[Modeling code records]
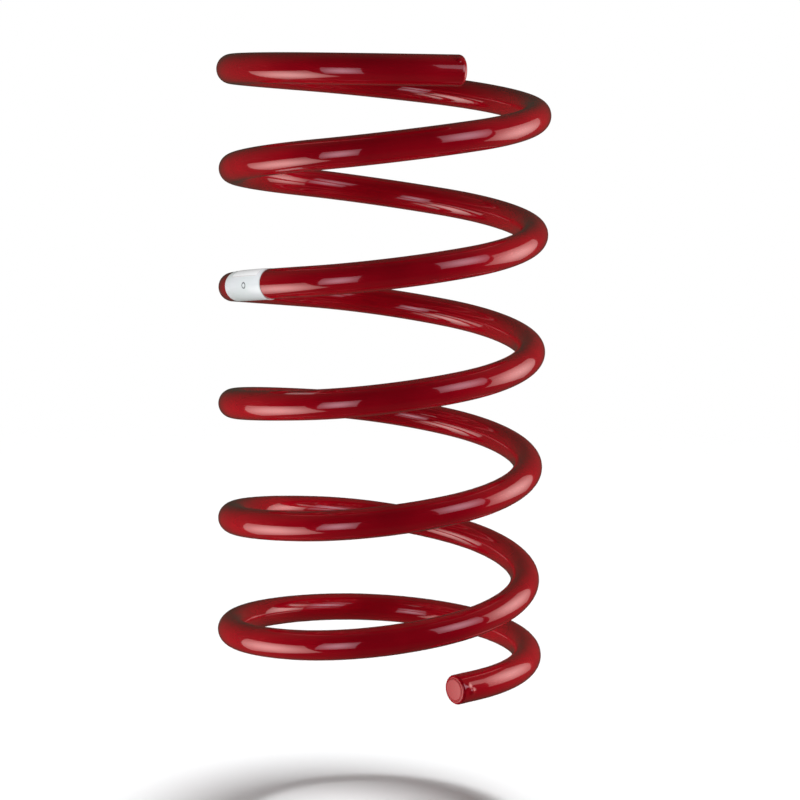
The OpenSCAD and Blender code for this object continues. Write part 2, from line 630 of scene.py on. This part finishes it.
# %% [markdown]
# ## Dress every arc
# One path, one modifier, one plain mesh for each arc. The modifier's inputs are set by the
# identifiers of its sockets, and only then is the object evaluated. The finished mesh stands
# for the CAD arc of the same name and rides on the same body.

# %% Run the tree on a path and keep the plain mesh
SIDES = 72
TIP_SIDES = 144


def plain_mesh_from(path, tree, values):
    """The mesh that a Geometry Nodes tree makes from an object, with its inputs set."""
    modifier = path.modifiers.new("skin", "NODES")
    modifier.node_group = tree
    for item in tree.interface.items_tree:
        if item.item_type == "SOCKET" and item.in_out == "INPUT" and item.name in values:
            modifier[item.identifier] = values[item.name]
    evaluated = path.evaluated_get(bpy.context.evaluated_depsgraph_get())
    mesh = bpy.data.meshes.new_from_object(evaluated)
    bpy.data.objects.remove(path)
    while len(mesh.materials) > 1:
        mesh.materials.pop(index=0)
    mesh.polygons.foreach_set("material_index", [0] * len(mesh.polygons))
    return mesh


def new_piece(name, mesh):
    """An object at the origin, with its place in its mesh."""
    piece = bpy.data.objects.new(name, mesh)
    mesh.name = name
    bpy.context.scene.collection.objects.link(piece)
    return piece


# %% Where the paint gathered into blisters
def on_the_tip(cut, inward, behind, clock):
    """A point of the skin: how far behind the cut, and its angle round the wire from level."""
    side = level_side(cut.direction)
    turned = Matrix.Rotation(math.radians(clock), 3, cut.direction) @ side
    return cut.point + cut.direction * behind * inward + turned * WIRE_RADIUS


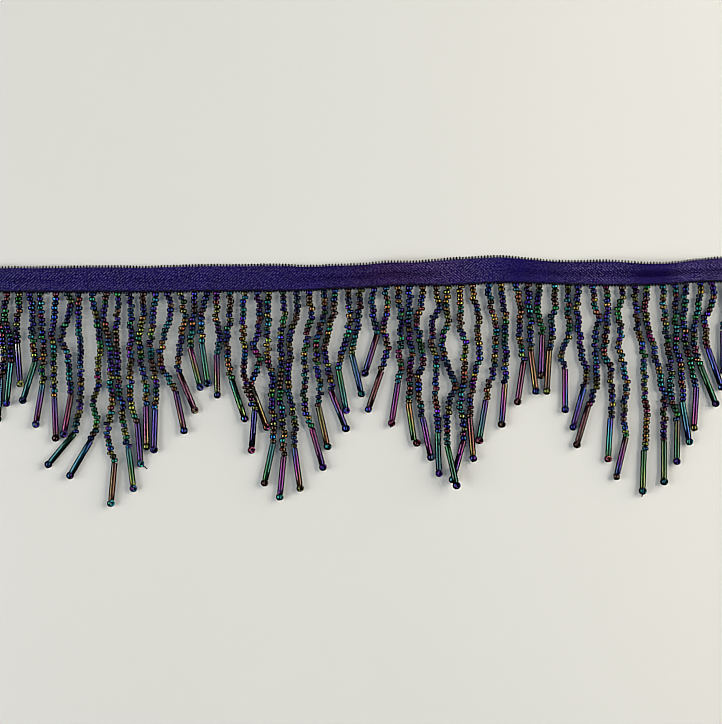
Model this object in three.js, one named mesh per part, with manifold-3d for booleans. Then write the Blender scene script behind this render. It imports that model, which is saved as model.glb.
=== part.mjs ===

▶ [Task description] Read the lines above. Gather those in which the string "that" is found.

▶ [Full answer]
    """The mesh that a Geometry Nodes tree makes from an object, with its inputs set."""
Model this object in three.js, one named mesh per part, with manifold-3d for booleans. Then write the Blender scene script behind this render. It imports that model, which is saved as model.glb.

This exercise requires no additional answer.